A further criticism focuses on the fact that Lasswell's model does not address various influences of the context on communication. Context is a wide term and refers to the circumstances of the transmission. There are various forms of context, like the physical surroundings, emotional aspects such as the mood of the participants as well as social and cultural factors. These factors are crucial in many cases for understanding why a conversation evolves one way rather than another.

The above-mentioned criticisms often lead to another objection: that Lasswell's model is outdated and therefore lacks usefulness in comparison to more modern models. However, despite being one of the oldest models of communication, Lasswell's model is still being used today. Such uses are often restricted to specific applications where the cited criticisms do not carry much weight. Examples include the analysis of mass media and new media.
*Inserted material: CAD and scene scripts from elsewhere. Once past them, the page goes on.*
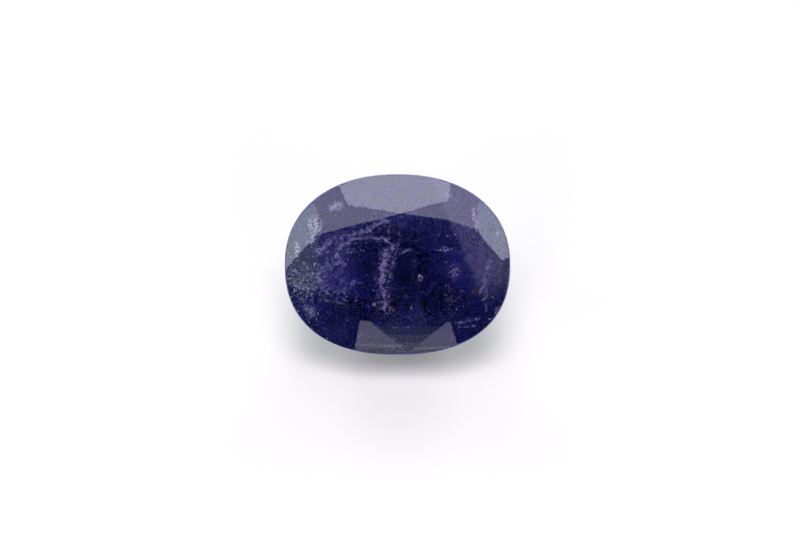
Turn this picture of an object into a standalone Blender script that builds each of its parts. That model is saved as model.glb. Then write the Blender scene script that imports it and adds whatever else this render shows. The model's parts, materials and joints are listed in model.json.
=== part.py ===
"""Oval cut iolite, 10 x 8 mm: one solid, ground facet by facet from an oval blank.

The stone is cut in its own axes, in millimetres: U along its length, V across it, and W up through
the table, with W = 0 at the girdle. It is then turned so that it lies on one broad pavilion facet,
with the table leaning towards -Y.
"""

import math

import bmesh
import bpy
from mathutils import Matrix, Vector

MM = 0.001

# Oval blank
LENGTH = 10.0
WIDTH = 8.0
CROWN_HEIGHT = 0.85
GIRDLE_DEPTH = 0.30
BLANK_DEPTH = 5.5
BACK_SQUARENESS = 2.20
FRONT_SQUARENESS = 2.35
GIRDLE_DRAFT = 8.0
OUTLINE_POINTS = 96

# Upper pavilion: steep facets all round, just under the girdle
UPPER_PAVILION_COUNT = 16
UPPER_PAVILION_SLOPE = 62.0
UPPER_PAVILION_TURN = 9.0

# The facet that the stone lies on faces the front (azimuth 180)
REST_SLOPE = 40.0
REST_AXIS_DEPTH = 4.88

# Places where the facets meet the table's edge, as (U, V)
TABLE_BACK = (0.22, 2.25)
TABLE_BACK_RIGHT = (2.19, 1.97)
TABLE_RIGHT_SHOULDER = (3.65, 1.29)
TABLE_LEFT_SHOULDER = (-3.47, 1.33)
TABLE_LEFT_END = (-3.45, 0.0)
TABLE_FRONT = (0.50, -2.06)
TABLE_FRONT_RIGHT = (2.30, -1.78)
TABLE_FRONT_LEFT = (-1.90, -1.79)
TABLE_RIGHT_LOWER = (3.70, -1.35)
TABLE_LEFT_LOWER = (-3.38, -1.38)

# Azimuths run clockwise from the back, seen from above the table, and slopes are from the table's
# plane. Each crown facet passes through a point (U, V) at the given height above the girdle.
CROWN_FACETS = (
    # azimuth, slope, point, height
    (0.0, 26.5, TABLE_BACK, CROWN_HEIGHT),
    (0.0, 30.5, (1.55, 2.67), 0.64),
    (8.0, 19.0, TABLE_BACK, CROWN_HEIGHT),
    (18.0, 20.0, TABLE_BACK_RIGHT, CROWN_HEIGHT),
    (18.0, 31.0, (2.41, 2.79), 0.54),
    (65.0, 40.5, TABLE_RIGHT_SHOULDER, CROWN_HEIGHT),
    (75.0, 28.0, TABLE_RIGHT_SHOULDER, CROWN_HEIGHT),
    (90.0, 44.0, (4.26, 0.0), CROWN_HEIGHT),
    (104.0, 26.0, TABLE_RIGHT_LOWER, CROWN_HEIGHT),
    (122.0, 38.5, TABLE_RIGHT_LOWER, CROWN_HEIGHT),
    (140.0, 28.5, (2.32, -2.43), 0.68),
    (164.0, 17.0, TABLE_FRONT_RIGHT, CROWN_HEIGHT),
    (171.0, 14.6, TABLE_FRONT, CROWN_HEIGHT),
    (175.3, 27.0, (0.51, -3.96), -0.02),
    (180.0, 24.5, TABLE_FRONT, CROWN_HEIGHT),
    (185.0, 27.2, (0.51, -3.96), -0.02),
    (186.5, 17.5, TABLE_FRONT, CROWN_HEIGHT),
    (193.0, 19.0, TABLE_FRONT_LEFT, CROWN_HEIGHT),
    (208.0, 28.0, (-1.77, -2.46), 0.62),
    (240.0, 34.0, TABLE_LEFT_LOWER, CROWN_HEIGHT),
    (270.0, 27.0, TABLE_LEFT_END, CROWN_HEIGHT),
    (285.0, 36.5, TABLE_LEFT_SHOULDER, CROWN_HEIGHT),
    (344.0, 28.5, (-2.15, 2.65), 0.66),
    (346.0, 11.2, TABLE_BACK, CROWN_HEIGHT),
)

# Each lower pavilion facet would cross the stone's axis at the given depth below the girdle.
PAVILION_FACETS = (
    # azimuth, slope, depth on the axis
    (180.0, REST_SLOPE, REST_AXIS_DEPTH),
    (126.0, 43.0, 5.30),
    (90.0, 40.5, 5.02),
    (57.0, 42.0, 5.06),
    (2.0, 44.5, 4.86),
    (306.0, 43.0, 5.12),
    (270.0, 39.5, 4.90),
    (232.0, 42.5, 5.22),
    (178.0, 15.0, 4.31),
    (3.0, 18.0, 4.36),
)

STONE_COLOUR = (0.045, 0.035, 0.22, 1.0)
STONE_ROUGHNESS = 0.04
STONE_IOR = 1.54


def outline():
    """Points round the girdle: a superellipse, a little squarer at the front than at the back."""
    points = []
    for step in range(OUTLINE_POINTS):
        angle = math.tau * step / OUTLINE_POINTS
        across, along = math.cos(angle), math.sin(angle)
        power = 2.0 / (BACK_SQUARENESS if across > 0 else FRONT_SQUARENESS)
        u = LENGTH / 2 * math.copysign(abs(along) ** power, along)
        v = WIDTH / 2 * math.copysign(abs(across) ** power, across)
        points.append((u, v))
    return points


def outward(azimuth, slope, side):
    """The unit normal of a facet, on the crown (side 1) or on the pavilion (side -1)."""
    turn, lean = math.radians(azimuth), math.radians(slope)
    return Vector((math.sin(turn) * math.sin(lean), math.cos(turn) * math.sin(lean), side * math.cos(lean)))


def oval_blank():
    """A prism with the girdle's outline, drawn in towards the table by the girdle's draft."""
    blank = bmesh.new()
    inset = (CROWN_HEIGHT + GIRDLE_DEPTH) * math.tan(math.radians(GIRDLE_DRAFT))
    rings = []
    for height, shrink in ((-BLANK_DEPTH, 0.0), (-GIRDLE_DEPTH, 0.0), (CROWN_HEIGHT, inset)):
        along, across = 1 - shrink / (LENGTH / 2), 1 - shrink / (WIDTH / 2)
        rings.append([blank.verts.new((u * along, v * across, height)) for u, v in outline()])
    for lower, upper in zip(rings, rings[1:]):
        for here in range(OUTLINE_POINTS):
            there = (here + 1) % OUTLINE_POINTS
            blank.faces.new((lower[here], lower[there], upper[there], upper[here]))
    blank.faces.new(rings[0])
    blank.faces.new(rings[-1])
    return blank


def grind(stone, point, normal):
    """Take away what stands outside a plane, and close the stone with the new flat facet."""
    everything = stone.verts[:] + stone.edges[:] + stone.faces[:]
    cut = bmesh.ops.bisect_plane(
        stone, geom=everything, dist=1e-5, plane_co=point, plane_no=normal, clear_outer=True
    )
    rim = [piece for piece in cut["geom_cut"] if isinstance(piece, bmesh.types.BMEdge)]
    bmesh.ops.contextual_create(stone, geom=rim)


def cut_stone():
    """The whole stone in its own axes, in millimetres."""
    stone = oval_blank()
    for azimuth, slope, (u, v), height in CROWN_FACETS:
        grind(stone, Vector((u, v, height)), outward(azimuth, slope, 1))
    for index in range(UPPER_PAVILION_COUNT):
        azimuth = UPPER_PAVILION_TURN + 360.0 * index / UPPER_PAVILION_COUNT
        normal = outward(azimuth, UPPER_PAVILION_SLOPE, -1)
        u, v = max(outline(), key=lambda place: place[0] * normal.x + place[1] * normal.y)
        grind(stone, Vector((u, v, -GIRDLE_DEPTH)), normal)
    for azimuth, slope, depth in PAVILION_FACETS:
        grind(stone, Vector((0, 0, -depth)), outward(azimuth, slope, -1))
    bmesh.ops.recalc_face_normals(stone, faces=stone.faces[:])
    return stone


def lie_down(stone):
    """Turn the stone onto its rest facet, with the middle of its box over the origin, in metres."""
    turn = Matrix.Rotation(math.radians(REST_SLOPE), 4, "X")
    bmesh.ops.transform(stone, matrix=Matrix.Scale(MM, 4) @ turn, verts=stone.verts[:])
    lowest = [min(vertex.co[axis] for vertex in stone.verts) for axis in range(3)]
    highest = [max(vertex.co[axis] for vertex in stone.verts) for axis in range(3)]
    middle = Vector(((lowest[0] + highest[0]) / 2, (lowest[1] + highest[1]) / 2, lowest[2]))
    bmesh.ops.translate(stone, vec=-middle, verts=stone.verts[:])


def crystal_material():
    material = bpy.data.materials.new("iolite")
    material.use_nodes = True
    shader = material.node_tree.nodes["Principled BSDF"]
    shader.inputs["Base Color"].default_value = STONE_COLOUR
    shader.inputs["Roughness"].default_value = STONE_ROUGHNESS
    shader.inputs["Metallic"].default_value = 0.0
    shader.inputs["IOR"].default_value = STONE_IOR
    shader.inputs["Transmission Weight"].default_value = 1.0
    return material


def build():
    for leftover in list(bpy.data.objects):
        bpy.data.objects.remove(leftover)
    stone = cut_stone()
    lie_down(stone)
    mesh = bpy.data.meshes.new("iolite_gem")
    stone.to_mesh(mesh)
    stone.free()
    mesh.materials.append(crystal_material())
    gem = bpy.data.objects.new("iolite_gem", mesh)
    bpy.context.scene.collection.objects.link(gem)
    return gem


build()
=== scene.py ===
"""The looks of the oval iolite: polished and frosted faces, the minerals inside it, and a plain studio.

Places in the stone are given in its own axes, in millimetres: U along its length, V across it, and
W up through the table, with W = 0 at the girdle. The studio is in metres, in the frame's axes.
"""

import json
import math

import bmesh
import bpy
import numpy as np
from mathutils import Matrix, Vector

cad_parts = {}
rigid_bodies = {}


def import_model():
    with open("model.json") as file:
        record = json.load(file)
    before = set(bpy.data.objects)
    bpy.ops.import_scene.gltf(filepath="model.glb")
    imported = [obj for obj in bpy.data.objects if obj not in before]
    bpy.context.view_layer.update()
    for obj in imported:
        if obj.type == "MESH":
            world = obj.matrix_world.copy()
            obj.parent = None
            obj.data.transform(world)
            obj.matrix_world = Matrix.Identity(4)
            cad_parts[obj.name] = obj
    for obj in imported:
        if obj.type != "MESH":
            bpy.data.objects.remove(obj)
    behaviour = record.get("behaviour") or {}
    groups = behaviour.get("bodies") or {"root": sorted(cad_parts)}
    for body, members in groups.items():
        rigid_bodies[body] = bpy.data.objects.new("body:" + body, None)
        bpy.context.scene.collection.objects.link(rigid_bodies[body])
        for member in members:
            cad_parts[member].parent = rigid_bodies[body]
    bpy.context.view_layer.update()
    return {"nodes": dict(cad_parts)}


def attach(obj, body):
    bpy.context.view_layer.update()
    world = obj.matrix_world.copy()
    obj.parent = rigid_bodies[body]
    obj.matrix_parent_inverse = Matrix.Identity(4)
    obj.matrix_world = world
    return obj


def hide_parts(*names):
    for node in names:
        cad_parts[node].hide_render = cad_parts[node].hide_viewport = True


MM = 0.001
BODY = "root"
NODE = "iolite_gem"
SEED = 7

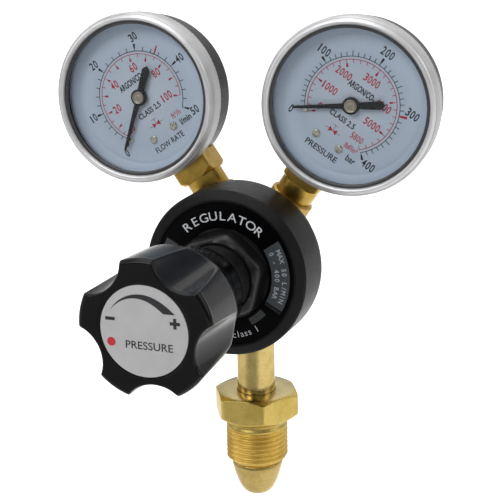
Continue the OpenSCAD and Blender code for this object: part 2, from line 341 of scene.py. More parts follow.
BRASS_STEM = brass("brass_turned", lin(216, 192, 122), lin(186, 156, 82), 0.15, 0.23, 0.2)
BRASS_NOSE = brass("brass_nose", lin(198, 174, 108), lin(170, 142, 78), 0.18, 0.26, 0.12)
BRASS_NUT = brass("brass_milled", lin(214, 188, 106), lin(196, 167, 84), 0.32, 0.42, 0.0)
BRASS_FACED = brass("brass_faced", lin(208, 190, 132), lin(194, 173, 110), 0.20, 0.28, 0.0)
BRASS_THREAD = brass("brass_thread", lin(232, 198, 104), lin(208, 168, 76), 0.33, 0.42, 0.0)
BRASS_BODY = brass("brass_body", lin(200, 168, 92), lin(170, 136, 66), 0.3, 0.45, 0.1)
BRASS_SOCKET = brass("brass_socket", lin(200, 166, 80), lin(160, 126, 50), 0.30, 0.40, 0.0)
BRASS_DARK = brass("brass_inner", lin(190, 158, 90), lin(160, 128, 62), 0.3, 0.45, 0.1)
KNOB_BLACK = black("knob_moulding", (0.0012, 0.0012, 0.0015), 0.17, 0.25, 900, 0.02, 0.0, 0.5, 1.34)
COVER_BLACK = black("cover_paint", (0.0075, 0.0075, 0.008), 0.33, 0.42, 3200, 0.07, 0.0, 0.5, 1.25)
PANEL_BLACK = black("label_panel", (0.0015, 0.0015, 0.0018), 0.24, 0.30, 2400, 0.02, 0.0, 0.5, 1.14)
BOSS_BLACK = black("boss_moulding", (0.0045, 0.0045, 0.005), 0.30, 0.38, 2600, 0.05, 0.0, 0.5)
CASE_BLACK = black("case_enamel", (0.004, 0.004, 0.0045), 0.22, 0.32, 1500, 0.03, 0.0, 0.5, 1.24)
RUBBER = black("seal_rubber", (0.045, 0.045, 0.048), 0.26, 0.38, 2600, 0.08, 0.0, 0.5)
STEEL = metal("zinc_steel", lin(214, 214, 216), lin(180, 181, 184), 0.22, 0.36)
SPRING = metal("spring_wire", lin(128, 130, 138), lin(96, 98, 106), 0.3, 0.45)
BEZEL = metal("bezel_satin", lin(206, 205, 205), lin(188, 187, 188), 0.42, 0.52, (1, 1, 0.02), 2600, 0.14, 0.7)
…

Not everyone agrees with the criticisms listed above based on the simplicity of Lasswell's model. According to Sapienza et al., many of these objections result from an overly simplified presentation of Lasswell's model by subsequent theorists but do not apply to Lasswell's original formulation. Such simplifications may be motivated by the desire of the interpreter to emphasize the advances of their own models in comparison. Some theorists hold that Lasswell's model is too simple to be called a model of communication and is better characterized as a questioning device. Against this view, it has been argued that the model's simple presentation in terms of five questions is a convenient starting point but does not do justice to its theoretical complexity.